Customer Acquisition Cost vs. Customer Lifetime Value (Full Comparison)
One of the main challenges that eCommerce businesses face in today’s competitive market is acquiring new customers. That is a challenge because the work does not end once you get a customer to complete a purchase. Take a minute to think about the following couple of questions.
Don’t you incur costs to acquire a new customer?
Don’t you think the revenue you get from this customer should be worth these costs?
The correct answer to both these questions is “YES,” and there are specific metrics to help you understand the undeniable interconnectedness between them.
This article examines the crucial interplay between the “Customer Acquisition Cost” metric, which measures the costs you incur to acquire new customers, and the “Customer Lifetime Value” metric, which measures the revenue you get from customers during the complete duration of their relationship with your business.
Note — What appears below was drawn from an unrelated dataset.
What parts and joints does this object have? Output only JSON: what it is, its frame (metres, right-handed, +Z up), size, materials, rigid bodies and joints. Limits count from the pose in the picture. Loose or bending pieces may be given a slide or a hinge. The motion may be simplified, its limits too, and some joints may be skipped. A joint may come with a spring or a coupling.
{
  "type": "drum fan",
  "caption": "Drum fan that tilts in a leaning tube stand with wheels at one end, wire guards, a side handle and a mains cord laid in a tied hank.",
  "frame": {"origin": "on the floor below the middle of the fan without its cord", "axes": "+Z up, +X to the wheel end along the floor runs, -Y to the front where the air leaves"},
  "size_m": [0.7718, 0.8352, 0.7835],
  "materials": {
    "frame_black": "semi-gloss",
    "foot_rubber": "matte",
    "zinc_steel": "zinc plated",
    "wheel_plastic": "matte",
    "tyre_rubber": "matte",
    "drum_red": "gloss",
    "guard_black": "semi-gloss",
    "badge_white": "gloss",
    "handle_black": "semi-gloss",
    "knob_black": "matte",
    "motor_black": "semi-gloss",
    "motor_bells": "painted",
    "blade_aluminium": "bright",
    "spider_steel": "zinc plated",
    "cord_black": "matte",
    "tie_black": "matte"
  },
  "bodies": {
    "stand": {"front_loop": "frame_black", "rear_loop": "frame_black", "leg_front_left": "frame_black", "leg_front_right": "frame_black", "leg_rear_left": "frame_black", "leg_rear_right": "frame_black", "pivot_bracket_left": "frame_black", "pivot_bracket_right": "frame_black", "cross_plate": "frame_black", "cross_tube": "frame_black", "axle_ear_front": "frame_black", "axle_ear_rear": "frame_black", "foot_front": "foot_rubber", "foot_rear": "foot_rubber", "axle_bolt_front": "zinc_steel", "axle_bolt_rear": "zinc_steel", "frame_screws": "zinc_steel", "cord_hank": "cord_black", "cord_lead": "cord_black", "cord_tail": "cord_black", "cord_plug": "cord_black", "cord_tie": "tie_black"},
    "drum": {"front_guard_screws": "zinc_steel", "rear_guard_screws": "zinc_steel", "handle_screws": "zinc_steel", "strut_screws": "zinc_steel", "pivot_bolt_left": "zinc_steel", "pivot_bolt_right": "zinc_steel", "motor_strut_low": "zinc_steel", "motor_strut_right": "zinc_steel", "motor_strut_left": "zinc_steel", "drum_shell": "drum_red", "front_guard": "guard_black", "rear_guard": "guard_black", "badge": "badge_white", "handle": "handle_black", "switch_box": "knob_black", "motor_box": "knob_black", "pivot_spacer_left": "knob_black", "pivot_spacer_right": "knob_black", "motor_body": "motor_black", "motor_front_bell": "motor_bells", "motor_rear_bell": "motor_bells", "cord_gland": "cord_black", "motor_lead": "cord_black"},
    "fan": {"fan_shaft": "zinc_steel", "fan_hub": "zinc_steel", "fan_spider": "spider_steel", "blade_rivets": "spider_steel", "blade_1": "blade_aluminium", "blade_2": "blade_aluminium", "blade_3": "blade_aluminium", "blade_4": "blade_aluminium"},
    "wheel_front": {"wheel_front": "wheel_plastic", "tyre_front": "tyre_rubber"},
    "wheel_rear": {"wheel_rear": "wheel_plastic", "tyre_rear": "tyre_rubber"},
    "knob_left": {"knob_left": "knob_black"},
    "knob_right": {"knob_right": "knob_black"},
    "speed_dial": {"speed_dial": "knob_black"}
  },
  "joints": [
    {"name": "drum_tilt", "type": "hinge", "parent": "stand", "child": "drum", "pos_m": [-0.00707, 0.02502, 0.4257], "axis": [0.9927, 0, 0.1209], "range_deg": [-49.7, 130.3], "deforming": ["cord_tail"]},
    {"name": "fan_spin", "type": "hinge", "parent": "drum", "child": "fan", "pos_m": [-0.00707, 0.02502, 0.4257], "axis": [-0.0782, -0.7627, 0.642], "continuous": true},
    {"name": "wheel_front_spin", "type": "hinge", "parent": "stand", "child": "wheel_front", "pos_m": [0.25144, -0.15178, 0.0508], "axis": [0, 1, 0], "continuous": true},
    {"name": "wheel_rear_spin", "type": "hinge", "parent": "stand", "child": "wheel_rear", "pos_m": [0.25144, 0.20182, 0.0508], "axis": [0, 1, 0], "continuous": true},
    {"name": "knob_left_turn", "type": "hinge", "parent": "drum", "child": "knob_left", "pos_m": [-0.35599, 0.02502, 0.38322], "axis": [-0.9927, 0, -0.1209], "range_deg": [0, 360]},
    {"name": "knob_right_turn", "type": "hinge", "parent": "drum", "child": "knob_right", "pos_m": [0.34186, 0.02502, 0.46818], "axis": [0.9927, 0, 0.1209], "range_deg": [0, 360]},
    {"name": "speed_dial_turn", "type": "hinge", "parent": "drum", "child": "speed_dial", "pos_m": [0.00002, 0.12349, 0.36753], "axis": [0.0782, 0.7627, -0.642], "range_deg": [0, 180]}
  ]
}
Keep reading this article for a complete comparison between these two metrics that includes definitions, ways to calculate, benefits, and more.
Table of content:
- Definition of Customer Acquisition Cost and Customer Lifetime Value
- How to Calculate Customer Acquisition Cost vs. Customer Lifetime Value?
- Benefits of Tracking Customer Acquisition Cost vs. Customer Lifetime Value.
- LTV to CAC ratio
Customer Acquisition Cost vs. Customer Lifetime Value (Full Comparison)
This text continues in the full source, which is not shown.